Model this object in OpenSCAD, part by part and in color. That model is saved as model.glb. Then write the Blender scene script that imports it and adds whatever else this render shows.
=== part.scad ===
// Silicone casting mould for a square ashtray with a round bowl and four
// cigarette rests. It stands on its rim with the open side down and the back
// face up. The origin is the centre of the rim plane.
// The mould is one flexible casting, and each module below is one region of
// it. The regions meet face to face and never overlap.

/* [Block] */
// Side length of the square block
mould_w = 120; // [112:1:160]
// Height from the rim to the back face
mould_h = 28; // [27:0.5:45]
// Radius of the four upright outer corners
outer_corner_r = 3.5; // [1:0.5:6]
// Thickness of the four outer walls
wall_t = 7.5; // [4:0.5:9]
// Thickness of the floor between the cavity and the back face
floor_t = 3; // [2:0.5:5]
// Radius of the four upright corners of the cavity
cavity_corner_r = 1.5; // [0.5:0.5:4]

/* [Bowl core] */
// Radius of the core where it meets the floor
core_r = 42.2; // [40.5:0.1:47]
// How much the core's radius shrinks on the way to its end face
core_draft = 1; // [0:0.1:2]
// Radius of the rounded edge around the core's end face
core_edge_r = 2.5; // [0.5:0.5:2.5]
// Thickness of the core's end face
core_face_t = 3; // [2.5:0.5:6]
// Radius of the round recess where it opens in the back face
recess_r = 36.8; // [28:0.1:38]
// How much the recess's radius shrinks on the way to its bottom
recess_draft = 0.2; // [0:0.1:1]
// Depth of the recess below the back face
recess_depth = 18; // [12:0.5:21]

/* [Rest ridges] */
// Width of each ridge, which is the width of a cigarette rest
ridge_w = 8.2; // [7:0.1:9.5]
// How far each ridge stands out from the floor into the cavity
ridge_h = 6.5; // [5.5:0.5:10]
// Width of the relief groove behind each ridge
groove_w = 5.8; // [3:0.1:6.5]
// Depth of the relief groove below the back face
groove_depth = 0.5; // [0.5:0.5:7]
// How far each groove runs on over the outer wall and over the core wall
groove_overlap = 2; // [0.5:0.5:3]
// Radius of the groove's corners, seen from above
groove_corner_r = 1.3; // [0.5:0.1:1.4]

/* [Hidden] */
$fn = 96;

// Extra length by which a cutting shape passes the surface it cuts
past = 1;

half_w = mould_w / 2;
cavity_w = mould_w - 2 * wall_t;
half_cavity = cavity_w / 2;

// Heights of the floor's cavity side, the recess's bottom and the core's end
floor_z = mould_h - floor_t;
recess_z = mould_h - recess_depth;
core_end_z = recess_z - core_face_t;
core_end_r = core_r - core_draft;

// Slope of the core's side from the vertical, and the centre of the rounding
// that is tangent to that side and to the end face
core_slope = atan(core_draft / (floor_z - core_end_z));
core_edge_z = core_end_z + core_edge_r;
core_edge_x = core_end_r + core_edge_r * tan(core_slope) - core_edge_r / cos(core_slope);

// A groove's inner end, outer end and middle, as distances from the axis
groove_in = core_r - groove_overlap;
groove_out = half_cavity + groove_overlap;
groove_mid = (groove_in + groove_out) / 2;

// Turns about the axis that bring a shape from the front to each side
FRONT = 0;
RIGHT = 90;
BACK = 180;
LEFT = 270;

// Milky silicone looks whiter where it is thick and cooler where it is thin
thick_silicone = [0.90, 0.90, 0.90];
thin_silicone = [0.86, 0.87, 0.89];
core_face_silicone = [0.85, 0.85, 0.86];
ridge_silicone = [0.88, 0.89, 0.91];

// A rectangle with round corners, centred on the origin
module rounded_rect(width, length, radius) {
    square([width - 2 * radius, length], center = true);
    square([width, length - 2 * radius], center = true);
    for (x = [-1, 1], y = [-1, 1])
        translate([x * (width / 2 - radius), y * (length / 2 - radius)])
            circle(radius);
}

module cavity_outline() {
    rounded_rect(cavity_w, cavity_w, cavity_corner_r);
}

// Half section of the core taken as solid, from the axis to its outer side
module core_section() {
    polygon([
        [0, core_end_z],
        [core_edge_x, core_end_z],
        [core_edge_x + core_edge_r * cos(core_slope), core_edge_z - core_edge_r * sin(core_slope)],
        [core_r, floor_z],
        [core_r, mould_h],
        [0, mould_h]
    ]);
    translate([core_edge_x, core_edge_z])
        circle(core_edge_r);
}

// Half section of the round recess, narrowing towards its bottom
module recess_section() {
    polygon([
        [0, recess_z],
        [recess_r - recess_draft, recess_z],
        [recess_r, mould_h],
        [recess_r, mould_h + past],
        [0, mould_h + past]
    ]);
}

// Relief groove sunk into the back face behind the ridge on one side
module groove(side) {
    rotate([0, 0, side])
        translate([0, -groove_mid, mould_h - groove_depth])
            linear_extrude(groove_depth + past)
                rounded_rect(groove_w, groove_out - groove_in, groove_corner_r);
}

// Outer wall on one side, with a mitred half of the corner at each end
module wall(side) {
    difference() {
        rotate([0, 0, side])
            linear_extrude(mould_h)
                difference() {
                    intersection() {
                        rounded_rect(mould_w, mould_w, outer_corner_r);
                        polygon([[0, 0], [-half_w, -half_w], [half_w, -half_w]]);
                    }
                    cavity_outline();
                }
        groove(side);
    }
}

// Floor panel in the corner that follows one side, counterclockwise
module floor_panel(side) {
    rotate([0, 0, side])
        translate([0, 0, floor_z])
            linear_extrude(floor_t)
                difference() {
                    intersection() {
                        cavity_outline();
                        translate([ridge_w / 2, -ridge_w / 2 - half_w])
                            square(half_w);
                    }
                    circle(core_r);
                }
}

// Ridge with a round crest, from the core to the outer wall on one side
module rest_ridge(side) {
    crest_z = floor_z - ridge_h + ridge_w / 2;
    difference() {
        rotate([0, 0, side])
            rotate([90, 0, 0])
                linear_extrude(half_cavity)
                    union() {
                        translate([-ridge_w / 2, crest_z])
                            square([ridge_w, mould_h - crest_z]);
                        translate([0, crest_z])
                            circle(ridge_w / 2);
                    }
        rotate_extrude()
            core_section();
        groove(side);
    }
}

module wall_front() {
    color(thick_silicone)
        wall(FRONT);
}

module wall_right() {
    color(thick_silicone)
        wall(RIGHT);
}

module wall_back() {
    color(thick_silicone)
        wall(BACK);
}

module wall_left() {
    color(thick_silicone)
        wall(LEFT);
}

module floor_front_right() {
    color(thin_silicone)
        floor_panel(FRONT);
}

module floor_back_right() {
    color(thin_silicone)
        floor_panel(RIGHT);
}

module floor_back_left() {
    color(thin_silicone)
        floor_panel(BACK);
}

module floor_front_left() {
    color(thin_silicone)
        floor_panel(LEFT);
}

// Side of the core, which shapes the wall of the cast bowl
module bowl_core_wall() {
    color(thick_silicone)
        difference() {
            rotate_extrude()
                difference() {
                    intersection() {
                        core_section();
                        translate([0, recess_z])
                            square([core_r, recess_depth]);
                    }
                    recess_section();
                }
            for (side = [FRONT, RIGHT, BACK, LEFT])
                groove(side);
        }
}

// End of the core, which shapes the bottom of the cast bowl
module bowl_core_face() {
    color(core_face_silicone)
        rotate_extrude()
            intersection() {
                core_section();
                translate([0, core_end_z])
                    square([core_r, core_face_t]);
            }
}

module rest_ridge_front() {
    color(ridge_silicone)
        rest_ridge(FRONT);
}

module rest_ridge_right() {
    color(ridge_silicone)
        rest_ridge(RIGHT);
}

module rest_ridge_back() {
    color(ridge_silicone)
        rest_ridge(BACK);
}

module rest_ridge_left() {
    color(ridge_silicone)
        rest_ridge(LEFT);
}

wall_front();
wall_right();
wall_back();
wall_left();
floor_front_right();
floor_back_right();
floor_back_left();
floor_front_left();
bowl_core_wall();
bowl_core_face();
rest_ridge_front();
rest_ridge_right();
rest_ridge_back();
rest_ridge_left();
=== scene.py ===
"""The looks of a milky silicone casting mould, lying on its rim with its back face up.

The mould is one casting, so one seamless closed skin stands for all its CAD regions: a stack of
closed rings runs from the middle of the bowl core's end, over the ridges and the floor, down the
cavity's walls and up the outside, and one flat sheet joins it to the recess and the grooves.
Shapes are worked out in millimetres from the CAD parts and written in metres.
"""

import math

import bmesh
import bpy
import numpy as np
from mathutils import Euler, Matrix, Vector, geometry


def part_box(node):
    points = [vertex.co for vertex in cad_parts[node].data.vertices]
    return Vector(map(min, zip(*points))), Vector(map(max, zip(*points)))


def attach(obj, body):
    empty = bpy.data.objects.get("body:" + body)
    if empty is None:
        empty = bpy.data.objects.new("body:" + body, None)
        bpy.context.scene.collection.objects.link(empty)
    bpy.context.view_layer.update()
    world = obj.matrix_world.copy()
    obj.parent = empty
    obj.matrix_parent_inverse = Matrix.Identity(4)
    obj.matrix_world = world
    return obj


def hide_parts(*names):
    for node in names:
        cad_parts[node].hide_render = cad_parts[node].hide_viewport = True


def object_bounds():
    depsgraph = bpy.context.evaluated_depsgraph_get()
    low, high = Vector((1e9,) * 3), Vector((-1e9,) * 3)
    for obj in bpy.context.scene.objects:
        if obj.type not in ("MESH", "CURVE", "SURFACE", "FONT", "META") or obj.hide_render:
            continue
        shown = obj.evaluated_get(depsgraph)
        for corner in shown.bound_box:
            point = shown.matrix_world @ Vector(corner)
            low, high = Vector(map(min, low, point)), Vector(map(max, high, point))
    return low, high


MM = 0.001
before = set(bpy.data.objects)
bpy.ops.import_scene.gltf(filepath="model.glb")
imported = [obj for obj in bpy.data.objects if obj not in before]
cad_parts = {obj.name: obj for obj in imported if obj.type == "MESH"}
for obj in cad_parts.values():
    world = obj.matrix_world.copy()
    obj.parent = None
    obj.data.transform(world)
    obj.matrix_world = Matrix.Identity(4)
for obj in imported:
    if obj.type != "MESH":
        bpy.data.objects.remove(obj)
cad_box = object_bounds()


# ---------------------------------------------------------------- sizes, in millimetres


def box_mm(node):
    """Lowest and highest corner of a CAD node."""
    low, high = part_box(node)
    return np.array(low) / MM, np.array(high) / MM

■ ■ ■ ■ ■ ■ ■

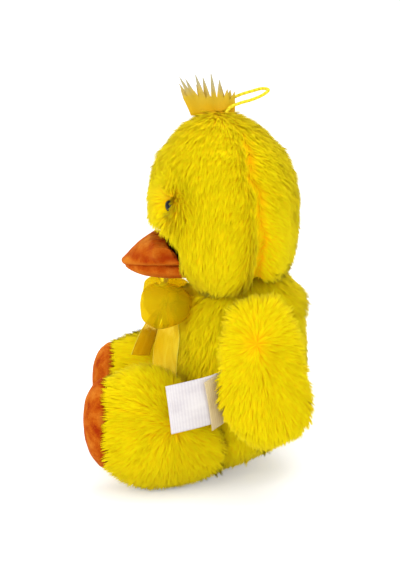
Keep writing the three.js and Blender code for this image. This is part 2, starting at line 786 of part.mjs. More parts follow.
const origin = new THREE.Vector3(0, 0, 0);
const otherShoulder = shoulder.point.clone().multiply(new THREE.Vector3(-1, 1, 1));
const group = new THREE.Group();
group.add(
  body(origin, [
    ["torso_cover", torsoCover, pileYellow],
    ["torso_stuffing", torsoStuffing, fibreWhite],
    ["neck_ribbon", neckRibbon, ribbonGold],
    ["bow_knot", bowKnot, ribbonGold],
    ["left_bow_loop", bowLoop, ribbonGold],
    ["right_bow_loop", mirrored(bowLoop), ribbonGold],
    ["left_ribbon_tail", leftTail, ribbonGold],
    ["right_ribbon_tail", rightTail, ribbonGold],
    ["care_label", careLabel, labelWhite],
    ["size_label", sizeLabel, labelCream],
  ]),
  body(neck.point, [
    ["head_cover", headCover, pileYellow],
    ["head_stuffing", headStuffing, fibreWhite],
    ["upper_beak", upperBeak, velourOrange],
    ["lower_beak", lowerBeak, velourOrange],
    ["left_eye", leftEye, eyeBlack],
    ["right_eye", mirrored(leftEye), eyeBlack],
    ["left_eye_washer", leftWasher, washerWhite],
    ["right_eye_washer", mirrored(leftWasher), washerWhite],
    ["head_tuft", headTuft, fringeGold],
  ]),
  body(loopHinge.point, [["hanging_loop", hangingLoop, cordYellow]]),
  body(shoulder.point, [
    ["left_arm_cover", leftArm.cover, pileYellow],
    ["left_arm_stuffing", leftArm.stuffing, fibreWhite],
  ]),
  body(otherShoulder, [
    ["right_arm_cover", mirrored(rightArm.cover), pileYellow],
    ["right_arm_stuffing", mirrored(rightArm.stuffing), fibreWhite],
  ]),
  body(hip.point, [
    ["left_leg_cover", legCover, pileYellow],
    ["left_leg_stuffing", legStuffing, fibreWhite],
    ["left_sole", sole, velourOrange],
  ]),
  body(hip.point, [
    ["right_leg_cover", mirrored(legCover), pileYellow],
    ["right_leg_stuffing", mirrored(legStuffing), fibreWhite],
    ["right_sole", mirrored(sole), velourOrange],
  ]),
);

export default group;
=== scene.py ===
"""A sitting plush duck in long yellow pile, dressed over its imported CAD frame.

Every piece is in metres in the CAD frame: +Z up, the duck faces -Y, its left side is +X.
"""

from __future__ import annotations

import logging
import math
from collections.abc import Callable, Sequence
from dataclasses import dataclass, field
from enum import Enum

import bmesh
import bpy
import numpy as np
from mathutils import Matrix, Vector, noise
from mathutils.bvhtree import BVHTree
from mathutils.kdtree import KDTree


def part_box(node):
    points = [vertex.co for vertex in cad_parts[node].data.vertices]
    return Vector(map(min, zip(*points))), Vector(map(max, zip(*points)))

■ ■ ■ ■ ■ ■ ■

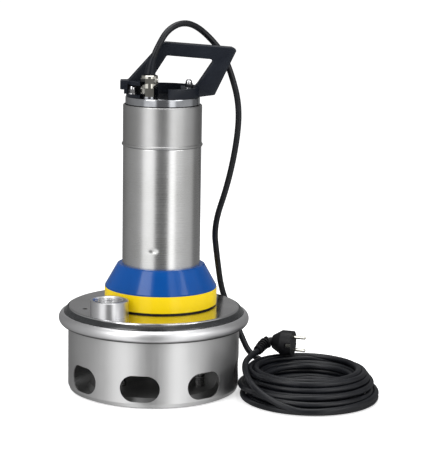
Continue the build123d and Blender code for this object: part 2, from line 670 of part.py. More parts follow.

■ ■ ■ ■ ■ ■ ■

▶ **WHAT IS NEEDED**
Both the line with "wall_front();" and the line with "bpy.context.view_layer.update()" belong in the answer; write them out exactly, with every line between.

▶ **THE OUTPUT**
wall_front();
wall_right();
wall_back();
wall_left();
floor_front_right();
floor_back_right();
floor_back_left();
floor_front_left();
bowl_core_wall();
bowl_core_face();
rest_ridge_front();
rest_ridge_right();
rest_ridge_back();
rest_ridge_left();
=== scene.py ===
"""The looks of a milky silicone casting mould, lying on its rim with its back face up.

The mould is one casting, so one seamless closed skin stands for all its CAD regions: a stack of
closed rings runs from the middle of the bowl core's end, over the ridges and the floor, down the
cavity's walls and up the outside, and one flat sheet joins it to the recess and the grooves.
Shapes are worked out in millimetres from the CAD parts and written in metres.
"""

import math

import bmesh
import bpy
import numpy as np
from mathutils import Euler, Matrix, Vector, geometry


def part_box(node):
    points = [vertex.co for vertex in cad_parts[node].data.vertices]
    return Vector(map(min, zip(*points))), Vector(map(max, zip(*points)))


def attach(obj, body):
    empty = bpy.data.objects.get("body:" + body)
    if empty is None:
        empty = bpy.data.objects.new("body:" + body, None)
        bpy.context.scene.collection.objects.link(empty)
    bpy.context.view_layer.update()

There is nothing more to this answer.